The key provision in question was section 182(3) of the Income-tax Act, 1961. This section mandates that the tax on a non-resident partner's share income in a firm should be assessed at the rate applicable if assessed on the partner personally. The court emphasized that this provision focuses on the share income of the non-resident partner in the firm, not his total income from all sources. The court highlighted that the non-resident partner undergoes separate assessments for share income from the firm and individual income from other sources.

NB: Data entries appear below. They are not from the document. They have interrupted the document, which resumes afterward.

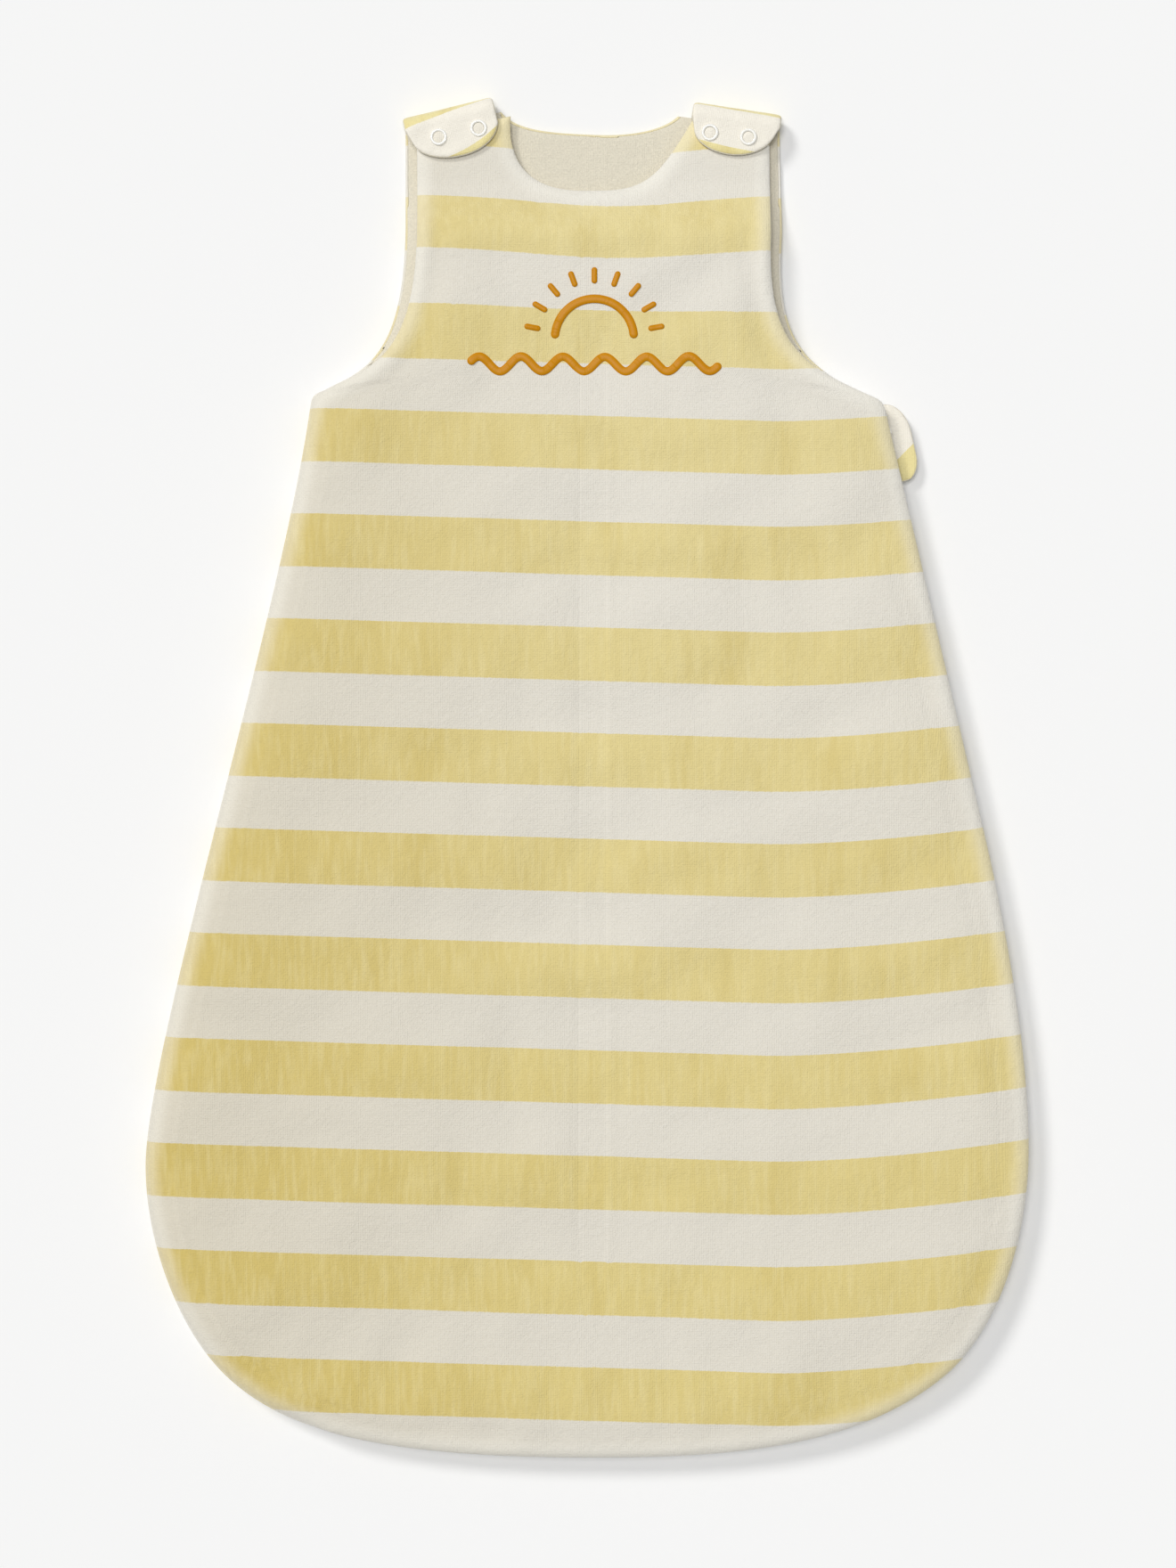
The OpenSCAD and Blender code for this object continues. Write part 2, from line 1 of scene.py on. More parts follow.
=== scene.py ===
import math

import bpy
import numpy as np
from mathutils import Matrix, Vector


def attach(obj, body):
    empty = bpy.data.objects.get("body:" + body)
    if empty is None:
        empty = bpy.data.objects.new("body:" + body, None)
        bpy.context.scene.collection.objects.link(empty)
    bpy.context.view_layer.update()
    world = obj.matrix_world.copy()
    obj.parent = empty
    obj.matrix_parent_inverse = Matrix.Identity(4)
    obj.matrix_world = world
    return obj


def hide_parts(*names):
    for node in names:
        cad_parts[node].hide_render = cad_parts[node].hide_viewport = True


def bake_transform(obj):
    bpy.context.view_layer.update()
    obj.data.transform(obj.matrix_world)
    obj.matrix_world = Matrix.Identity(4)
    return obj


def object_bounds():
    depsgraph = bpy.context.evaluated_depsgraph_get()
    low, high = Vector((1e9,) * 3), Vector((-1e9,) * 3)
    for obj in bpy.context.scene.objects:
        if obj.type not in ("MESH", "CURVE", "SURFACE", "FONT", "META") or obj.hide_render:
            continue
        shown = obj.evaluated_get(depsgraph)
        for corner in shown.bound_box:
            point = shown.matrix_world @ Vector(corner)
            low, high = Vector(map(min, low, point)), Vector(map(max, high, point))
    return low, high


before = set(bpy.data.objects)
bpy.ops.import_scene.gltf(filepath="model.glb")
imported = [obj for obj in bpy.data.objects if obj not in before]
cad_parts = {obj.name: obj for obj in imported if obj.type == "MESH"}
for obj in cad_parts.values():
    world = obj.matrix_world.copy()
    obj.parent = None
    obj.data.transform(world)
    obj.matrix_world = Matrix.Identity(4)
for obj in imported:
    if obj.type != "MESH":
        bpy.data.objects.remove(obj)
cad_low, cad_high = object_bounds()

# %% [markdown]
# # A padded baby sleeping bag
# The bag is two padded panels, front and back. Each has a striped jersey outside, a layer of
# wadding and a plain cream lining. Two shoulder tabs fold over from the back and snap onto the
# front. A zip runs down the right side and round the hem. Each cell below makes one of these
# pieces, in metres, in the place where the CAD frame holds its simple solid.

MM = 0.001
scene = bpy.context.scene
print("The frame is", [round(v / MM, 1) for v in cad_high - cad_low], "mm")

# %% [markdown]
# ## Camera, floor and light
# The bag lies on a pale floor and is seen from straight above, so the camera looks down the Z
# axis. A long lens from 2.5 m keeps the tabs from leaning. The light is a broad lamp almost
# overhead and a narrower, warmer one at the upper left, with a pale room around them. The second
# lamp gives the short grey shadow at the right and below, and the first keeps that shadow pale.
# The plain "Standard" view keeps cream as cream.

# %% Camera
VIEW_HEIGHT = 0.8624
VIEW_MIDDLE = (0.0005, -0.0044)
CAMERA_UP = 2.5
BAG_PLANE = 0.018
camera = bpy.data.objects.new("camera", bpy.data.cameras.new("camera"))
scene.collection.objects.link(camera)
camera.location = (*VIEW_MIDDLE, BAG_PLANE + CAMERA_UP)
camera.data.lens = camera.data.sensor_width * CAMERA_UP / VIEW_HEIGHT
scene.camera = camera
scene.view_settings.view_transform = "Standard"
print("lens", round(camera.data.lens, 1), "mm")

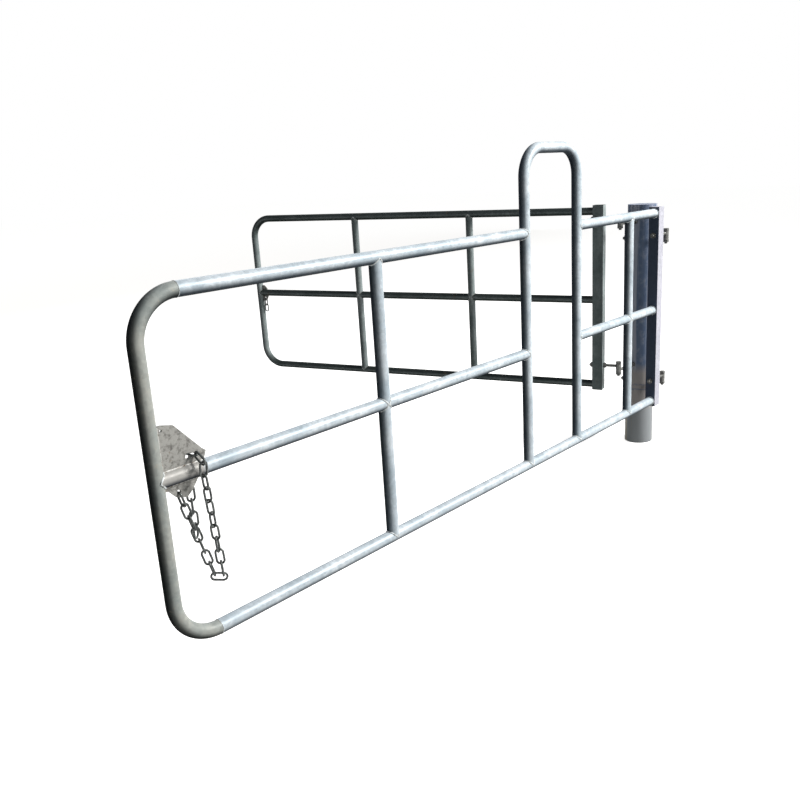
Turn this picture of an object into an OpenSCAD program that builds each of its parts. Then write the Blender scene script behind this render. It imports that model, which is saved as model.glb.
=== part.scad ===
// Pair of galvanised tube gates for cattle, hung on one round steel post.
// The front leaf has a man-pass hoop and stands along -X from the post.
// The rear leaf is lighter and stands open, roughly along +Y.
// Units are millimetres. The origin is the middle of the post's foot, on the
// ground, and +Z is up.

/* [Post] */
// Outside diameter of the post
post_od = 165; // [140:1:200]
// Wall of the post
post_wall = 5; // [3:0.5:10]
// How far the post, with its cap, stands over the front leaf's top rail axis
post_over = 45; // [40:1:400]
// Thickness of the cap on the post, and of the disc that closes its foot
post_cap_thickness = 6; // [4:1:12]

/* [Front leaf] */
// Outside diameter of the front leaf's tubes
front_od = 48.3; // [38:0.1:60]
// Wall of the front leaf's tubes
front_wall = 3.2; // [2:0.1:5]
// Height of the bottom rail's axis above the ground
front_low = 287; // [200:1:380]
// From the bottom rail's axis up to the middle rail's axis
front_mid_rise = 537; // [430:1:660]
// From the bottom rail's axis up to the top rail's axis
front_top_rise = 1078; // [1000:1:1300]
// From the hinge pin to the inner brace
front_inner_brace_at = 450; // [360:1:560]
// From the hinge pin to the man-pass leg nearer the post
man_pass_at = 992; // [800:1:1200]
// From the hinge pin to the outer brace
front_outer_brace_at = 2388; // [1900:1:2700]
// From the hinge pin to the tube at the free end
front_end_at = 3353; // [2900:1:4000]
// Radius of the free end's bends, to the tube's axis
front_bend = 145; // [100:1:180]

/* [Man-pass hoop] */
// Between the axes of the hoop's two legs
man_pass_span = 442; // [380:1:520]
// From the top rail's axis up to the axis of the hoop's top
hoop_rise = 362; // [260:1:450]
// Radius of the hoop's bends, to the tube's axis
hoop_bend = 125; // [80:1:180]

/* [Rear leaf] */
// Outside diameter of the rear leaf's tubes
rear_od = 42.4; // [33:0.1:50]
// Wall of the rear leaf's tubes
rear_wall = 2.9; // [2:0.1:5]
// Height of the bottom rail's axis above the ground
rear_low = 398; // [300:1:450]
// From the bottom rail's axis up to the middle rail's axis
rear_mid_rise = 496; // [400:1:600]
// From the bottom rail's axis up to the top rail's axis
rear_top_rise = 991; // [900:1:1200]
// Between the stile, the braces and the free end, from axis to axis
rear_bay = 785; // [600:1:950]
// Radius of the free end's bends, to the tube's axis
rear_bend = 125; // [90:1:160]
// Direction of the rear leaf, seen from above, counted from +X
rear_heading = 105; // [95:1:120]

/* [Hinge stiles] */
// Side of the square tube that carries the hinge rods
stile_side = 60; // [50:1:70]
// Wall of the square tube
stile_wall = 4; // [3:0.5:6]
// From the hinge pin to the front stile's axis
front_stile_at = 129; // [110:1:150]
// From the hinge pin to the rear stile's axis
rear_stile_at = 118; // [105:1:140]
// How far a stile stands over the top rail's axis
stile_over = 34; // [30:1:60]
// How far a stile reaches under the bottom rail's axis
stile_under = 30; // [28:1:60]

/* [Hinges] */
// Diameter of the threaded rods
rod_d = 16; // [12:1:20]
// Diameter of the hinge pins
pin_d = 16; // [12:1:20]
// Height of the eye at the end of a rod
eye_height = 24; // [18:1:30]
// Metal round the pin in an eye
eye_wall = 7; // [5:1:10]
// From the post's axis to the front pin's axis
front_pin_out = 133.5; // [128:0.5:160]
// Direction of the front pin from the post's axis
front_pin_heading = -69.4; // [-80:0.1:-60]
// From the post's axis to the rear pin's axis
rear_pin_out = 250; // [200:1:300]
// Direction of the rear pin from the post's axis
rear_pin_heading = 178; // [170:1:190]
// Front hinge rods, in from the top and bottom rails' axes
front_hinge_inset = 121; // [90:1:200]
// Rear lower hinge rod, up from the bottom rail's axis
rear_hinge_up = 114; // [90:1:160]
// Rear upper hinge rod, down from the top rail's axis
rear_hinge_down = 45; // [42:1:80]
// Across the flats of the nuts
nut_flats = 27; // [22:1:32]
// Thickness of the nuts
nut_thickness = 14; // [10:1:18]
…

Referring to the precedent set by Gnanam and Sons v. CIT [1961] 43 ITR 485 (Mad), the court reiterated that the tax payable by a non-resident partner is only on the share income from the firm, not on his total income. The Supreme Court's affirmation of this decision further solidified the interpretation that the tax rate should apply solely to the share income from the partnership firm. The court dismissed arguments based on a circular from the Central Board of Direct Taxes and an author's opinion, stating they were not binding and contrary to the clear language of section 182(3).
Ultimately, the court upheld the Tribunal's decision, ruling that the tax rate applicable to the non-resident partner's share income from the assessee-firm should not consider his total income. The judgment favored the assessee, affirming that the rate of tax should only be based on the share income from the partnership firm, as per the provisions of section 182(3) of the Income-tax Act, 1961.